# Best dripper for REO



## bjorncoetsee (6/9/14)

What dripper is good for the reo grand?
I only have a reomizer, I heard a lot about the cyclone but its not available here?
So what dripper is good, one that's cap doesnt screw off, one that u just pull off.
Also how do u modify it to be bottom fed?
Any suggestions and also where to buy from?

Reactions: Like 1


----------



## Alex (6/9/14)

The other option is a bottom fed *A*tomic: I really love mine, in fact I'm off to go and pick up my second one right now.

Reactions: Like 1


----------



## bjorncoetsee (6/9/14)

Alex said:


> The other option is a bottom fed *A*tomic: I really love mine, in fact I'm off to go and pick up my second one right now.


Where do I buy this?


----------



## Silver (6/9/14)

Hi @bjorncoetsee 

I know VapeClub has several drippers and offers the service of modifying for bottom feeding.

but bear in mind that vendors won't jump on this thread and suggest their products because it is in the general forum.
If you want other vendors to participate you will have to repost this in the "Who has stock" thread.

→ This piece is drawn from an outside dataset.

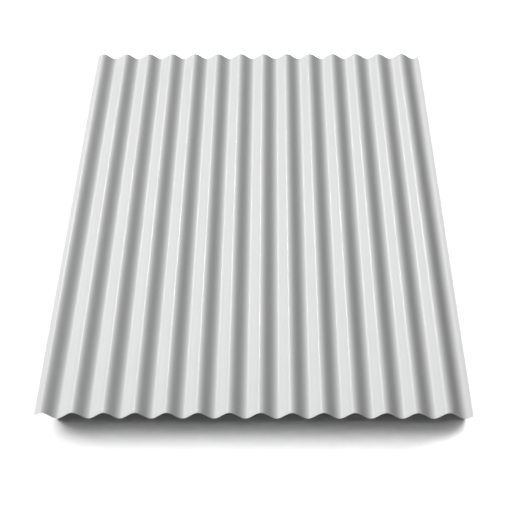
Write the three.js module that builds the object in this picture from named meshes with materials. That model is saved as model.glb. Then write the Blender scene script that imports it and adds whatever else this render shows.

If you want, let me know and I can move this thread there for you

Reactions: Agree 1


----------



## bjorncoetsee (6/9/14)

Silver said:


> Hi @bjorncoetsee
> 
> I know VapeClub has several drippers and offers the service of modifying for bottom feeding.
> 
> ...


Thanks a lot, u can move it plz


Silver said:


> Hi @bjorncoetsee
> 
> I know VapeClub has several drippers and offers the service of modifying for bottom feeding.
> 
> ...


Thanx u can move thread plz 
Stupid question ,how do I add badges?


----------



## Silver (6/9/14)

Thread moved

I assume you mean the badges below your avatar?
If so, badges and medals are awarded by the award team based on your achievements and involvement in the forum.


----------



## bjorncoetsee (6/9/14)

Silver said:


> Thread moved
> 
> I assume you mean the badges below your avatar?
> If so, badges and medals are awarded by the award team based on your achievements and involvement in the forum.


Jip that badges, i got a reonaut badge, but dont know how to add it


----------



## Silver (6/9/14)

Oh, you mean the Reonaut badge that @johan awarded to you when you got your Reo

That is just for you to keep on your computer and to use where you see fit.
Not for adding under the avatar.
If you want you can make it your avatar picture.

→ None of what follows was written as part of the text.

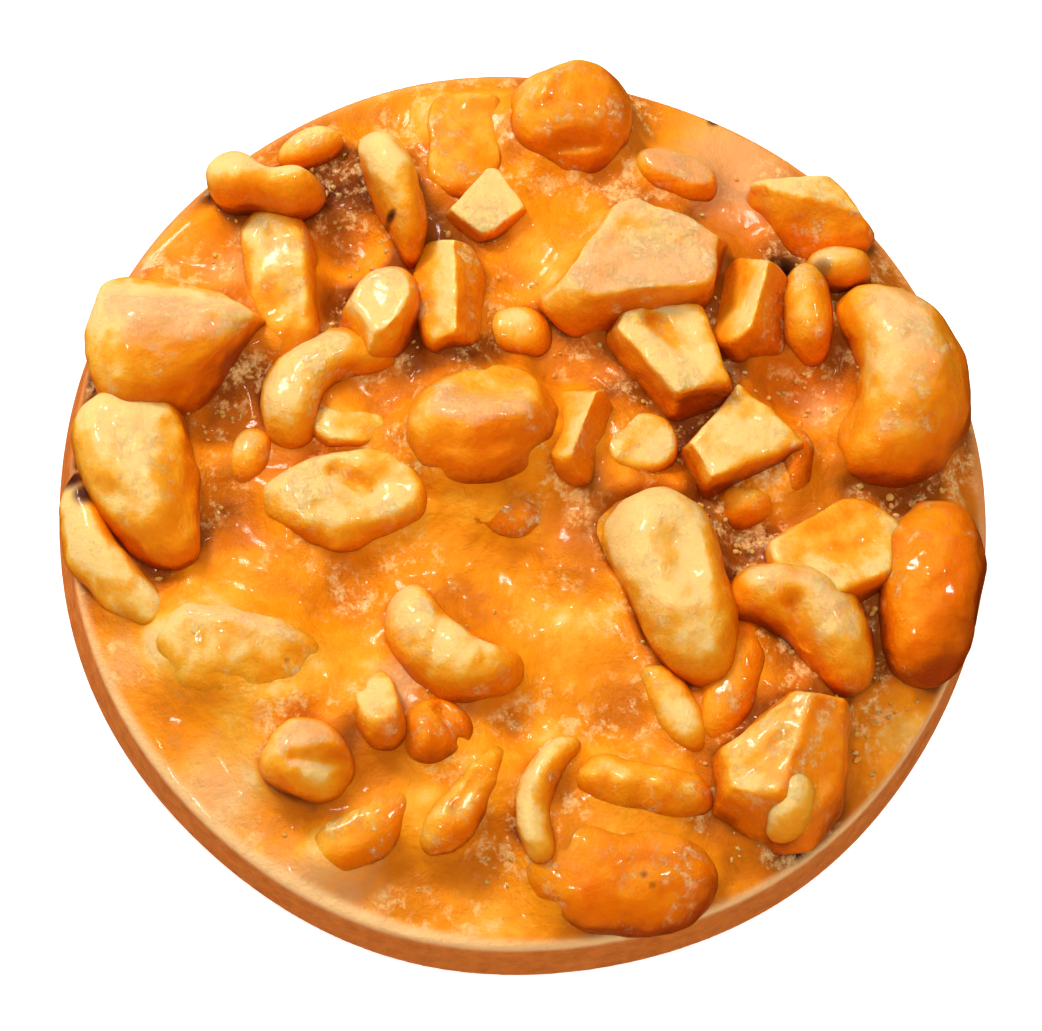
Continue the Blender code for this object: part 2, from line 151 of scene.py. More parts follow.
NUTS = {
    "whole_right": ((33.2, 10.9, 17.2), 90, (22.6, 11.2, 14.4), (), -205, 0.04),
    "half_centre": ((13.9, -10.3, 17.6), 112, (20.6, 10.6, 13.4), ((20, 84, 5.8),), 20, -0.24),
    "slab_upper": ((10.8, 21.9, 18.6), 20, (21.0, 13.4, 12.5),
        ((75, 80, 3.6), (145, 12, 5.6), (65, 14, 6.0), (-13, 10, 7.4), (-80, 22, 5.2)), 14),
    "chunk_lower": ((23.4, -27.0, 17.8), 46, (18.0, 16.4, 13.5),
        ((150, 62, 4.7), (-10, 60, 4.9), (133, 14, 4.7), (80, 14, 6.9), (-5, 10, 5.7),
         (-35, 20, 6.3), (245, 20, 6.4), (180, 16, 6.2))),
    "dome_middle": ((-4.8, 5.4, 18.0), 14, (15.5, 12.5, 15.0),
        ((85, 55, 6.0),), 0, -0.05, 0, 0, 4),
    "cone_left": ((-33.3, 14.0, 17.5), 3, (18.0, 14.2, 13.4),
        ((88, 38, 4.6), (-42, 14, 5.4)), 0, 0.5, 0, 0, 6),
    "half_left": ((-36.3, 0.4, 15.6), 112, (19.2, 10.8, 11.0),
        ((60, 80, 4.5),), 14, -0.26, 0, 0, -3),
    "dome_top": ((4.5, 38.1, 15.0), 20, (12.2, 11.8, 11.0), ()),
    "dome_bottom": ((8.1, -37.2, 11.9), -6, (18.4, 12.4, 8.8), (), 12, -0.08),
    "nut_right": ((37.8, -9.8, 15.5), 80, (18.8, 10.6, 12.0), (), -20, -0.1),
    "curl_tail": ((24.8, -14.4, 16.2), -35, (17.6, 7.8, 11.6), (), 158),
    "half_flat": ((-17.3, -1.1, 14.0), 2, (16.4, 9.8, 8.6), ((90, 84, 3.1),), -10, 0.04),
    "bow_front": ((-25.2, 29.8, 17.5), -12, (11.6, 6.0, 10.0), (), -64, 0.06, 0.34),
    "upright_ridge": ((-7.7, 18.5, 18.2), 96, (12.4, 7.2, 12.0),
        ((172, 50, 2.4), (6, 38, 2.5), (90, 10, 5.8), (-90, 10, 5.6))),
    "knob_middle": ((-14.0, 16.8, 16.4), 62, (10.6, 7.4, 12.4),
        ((140, 68, 4.6), (200, 20, 3.9)), 12, 0.06, 0.05),
    "slender_upper": ((-12.9, 28.2, 17.6), -72, (14.0, 4.6, 11.0), (), 34, 0.30, 0, 0, -14),
    "roof_right": ((21.4, 17.9, 17.0), 98, (11.0, 9.0, 11.5),
        ((160, 44, 2.6), (-12, 40, 3.0), (-70, 26, 4.4), (75, 12, 5.0))),
    "lobed_chip": ((13.3, 12.9, 17.6), -38, (14.5, 12.0, 9.5),
        ((70, 76, 2.2), (217, 10, 3.3), (97, 10, 4.4), (19, 10, 4.5), (-70, 12, 5.6),
         (150, 10, 5.9))),
    "triangle_chip": ((20.2, 4.4, 17.0), 52, (15.0, 14.0, 9.5),
        ((95, 83, 2.0), (45, 8, 3.7), (-67, 10, 3.3), (141, 8, 3.8), (205, 8, 5.3))),
    "roof_middle": ((4.7, 4.7, 17.6), 86, (10.4, 7.0, 12.0),
        ((150, 46, 3.0), (-15, 35, 2.4), (95, 20, 4.6))),
    "crescent_upper": ((-18.9, 9.6, 14.4), 44, (17.0, 6.4, 8.8), (), 165, 0.06),
    "crescent_edge": ((-38.8, -6.6, 12.0), -56, (20.5, 5.6, 8.0), (), -86, -0.08),
    # chunk_corner's first face is a narrow strip along its back top edge, left paler as a break so
    # that it stands as a painted highlight
    "chunk_corner": ((27.8, 28.2, 15.4), -28, (13.4, 10.8, 10.5),
        ((80, 70, 3.9), (252, 48, 2.8), (92, 12, 3.9), (38, 12, 3.8), (-85, 14, 4.4),
         (212, 12, 3.8))),
    "chunk_side": ((29.1, -6.8, 15.9), 12, (14.0, 11.5, 9.5),
        ((85, 72, 1.9), (-12, 12, 5.6), (120, 12, 4.6), (-60, 16, 4.6))),
    "boomerang": ((-7.0, -15.2, 14.8), 143, (16.6, 7.0, 9.8), (), 150, -0.06, -0.06),
    "kernel_lower_left": ((-26.6, -17.0, 14.0), -14, (18.0, 10.0, 9.4), (), 20, 0.12, 0, 16),
    "bow_body": ((-23.4, 19.8, 14.0), 97, (18.6, 7.8, 8.5), (), 12, 0, 0, 0, 1),
    "nut_sunk": ((7.8, -4.9, 12.1), 30, (17.0, 12.8, 8.0), (), 0, 0.05),
    "curl_limb": ((18.5, -19.0, 13.5), 74, (14.5, 6.6, 8.0), (), -16),
    "knob_lower": ((23.6, -31.4, 16.7), 74, (7.0, 5.0, 9.6), ()),
    "cap_nut": ((-21.0, -27.4, 15.4), -30, (8.8, 7.8, 9.5), ((-60, 42, 3.0),), 0, 0.1),
    "tooth": ((-14.5, -22.2, 15.0), 98, (8.4, 5.2, 8.6), ((110, 60, 2.7),), 0, 0.1),
    "hook": ((1.4, -30.4, 13.5), 76, (13.8, 3.9, 6.5), (), 105),
    "strip": ((-6.5, -30.6, 13.0), 56, (12.8, 5.8, 6.5), (), -14, 0, 0.12),
    "lumpy_bar": ((10.2, -29.4, 12.8), -8, (14.0, 6.4, 6.5), (), 0, 0, 0.16),
    "round_chip": ((-9.3, -24.4, 13.0), 0, (7.6, 6.8, 6.5), ()),
    "chip_upper": ((-3.9, 28.4, 14.2), 34, (8.2, 7.2, 6.5),
        ((100, 84, 1.4), (140, 8, 2.6), (30, 8, 3.1), (-50, 8, 2.9), (230, 8, 3.1))),
    "slab_rim": ((-6.0, 35.2, 12.9), 86, (13.0, 9.5, 8.0),
        ((95, 80, 1.9), (180, 8, 3.6), (0, 8, 3.9), (90, 10, 5.6))),
    "sliver": ((13.2, -21.8, 12.6), -58, (11.2, 5.0, 6.0), (), 8, 0.1),
    "chip_pale": ((10.6, 4.2, 14.2), 20, (7.0, 6.4, 6.5), ((90, 80, 1.5),)),
    "prop_right": ((27.3, 17.8, 14.5), 96, (10.2, 5.0, 8.0), (), 14, 0, 0, 0, 6),
    "lobe_right": ((30.2, 22.6, 14.0), 8, (6.4, 4.6, 6.5), ()),
    "chips_rim": ((14.4, 32.6, 12.0), -22, (9.0, 4.8, 5.5), ((60, 66, 1.9),), 0, 0, 0.1),
    "nub_rim": ((-20.8, 34.6, 12.0), 24, (6.6, 4.4, 5.5), ()),
    "crescent_sunk": ((-15.6, -32.4, 11.0), 46, (13.4, 7.4, 6.2), (), -40),
    "jagged_chip": ((-17.2, 5.6, 13.8), -4, (7.8, 4.8, 6.5),
        ((85, 76, 1.5), (80, 10, 2.0)), 0, 0, 0.1),
    "lump_centre": ((-3.2, -2.4, 12.6), -8, (10.0, 6.4, 5.5), ()),
    "lump_left": ((-23.8, -8.8, 11.1), -20, (10.0, 6.0, 5.0), ()),
    "lump_small": ((-26.6, 3.0, 11.4), 70, (6.2, 4.4, 5.0), ()),
    "chip_middle": ((-1.0, 15.8, 12.6), -12, (7.6, 5.0, 5.5), ()),
    "leaf": ((25.4, 2.2, 13.5), 84, (8.2, 3.6, 7.0), ()),
    "chip_side": ((21.2, -1.6, 12.4), 10, (6.4, 4.8, 5.5), ()),
}
print("nuts listed:", len(NUTS))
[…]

Just a fun thing - not for any "official" badge adding to your profile.

Reactions: Like 1


----------



## Yiannaki (6/9/14)

bjorncoetsee said:


> What dripper is good for the reo grand?
> I only have a reomizer, I heard a lot about the cyclone but its not available here?
> So what dripper is good, one that's cap doesnt screw off, one that u just pull off.
> Also how do u modify it to be bottom fed?
> Any suggestions and also where to buy from?


I think the best atty for the reo is a very subjective thing. 

The biggest question is, what do you prefer in terms of your vaping style?

Most of the reo users won't argue the fact that the reomiser is superb for flavour!

However, for the lung hitters out there, the Reomisers air hole is way too small (1mm) and so some have drilled it out to get an airier draw which I've read compromises the flavour somewhat.

I have personally owned a Magma and a Plumeveil (both bottom fed) and I still keep going back to the Reomiser. 

If you're after big clouds, and a much looser draw for lung hits then a plumeveil is a great option because it has so many options for air flow. Flavour is still good on the plume but not nearly as good as the RM2. 

From what I've discussed with other members, and read on here, the atomic seems to be a happy medium between the two and has been said to have great flavour. Because of its afc, one can customise it to suit their tooting style.

The cyclones have been argued to be just as good if not better than the Reomiser by some. It's been reported to be excellent in terms of flavour. A standard cyclone has a 1mm air hole. There is also an afc cap for the cyclones to adjust airflow as well. Cyclones are not available locally, nor are they by any means cheap.

My advice would be to start off with the atomic or even a magma as their airflow control will allow you to experience both a tight airflow as well as a wide open one. This way you can gauge what it is that you enjoy most. 

Hope this helps. PS I am in no way an expert on the matter. I am just sharing what I've experienced and observed

Reactions: Like 2 | Agree 1 | Winner 2


----------



## bjorncoetsee (6/9/14)

Yiannaki said:


> I think the best atty for the reo is a very subjective thing.
> 
> The biggest question is, what do you prefer in terms of your vaping style?
> 
> ...


How about if I drill out the RM2 airhole with a 1/16 drill,and another air hole with the 1/16? So two 1/16 on the RM2?


----------



## Alex (6/9/14)

bjorncoetsee said:


> How about if I drill out the RM2 airhole with a 1/16 drill,and another air hole with the 1/16? So two 1/16 on the RM2?


 
The RM2 is not really designed for dual coils though. The 1.2mm airhole on the standard reomizer is perfectly suited to the volume of the atty, in order to produce the best flavour. Now if you like mouth to lung inhales, similar to smoking a cig. This is perfect.

If you are after direct lung inhales, then the air intake may be to small for you. But once you make it bigger, the flavour will drop off considerably. Trust me on this. Rather get an extra top cap without an air hole, and drill that one out to 1.4/1.5mm, or whatever you prefer.

Reactions: Like 1


----------



## Silver (6/9/14)

Yiannaki said:


> I think the best atty for the reo is a very subjective thing.
> 
> The biggest question is, what do you prefer in terms of your vaping style?
> 
> ...



@Yiannaki , that was an extremely well put together response. I think you have hit the nail on the head on so many fronts with this response. Well thought through

Reactions: Agree 2 | Thanks 1


----------



## Silver (6/9/14)

bjorncoetsee said:


> How about if I drill out the RM2 airhole with a 1/16 drill,and another air hole with the 1/16? So two 1/16 on the RM2?



@bjorncoetsee , i think a comprehnsive reply like you got from @Yiannaki to your question at least deserves a "thank you"

Reactions: Like 2 | Thanks 1


----------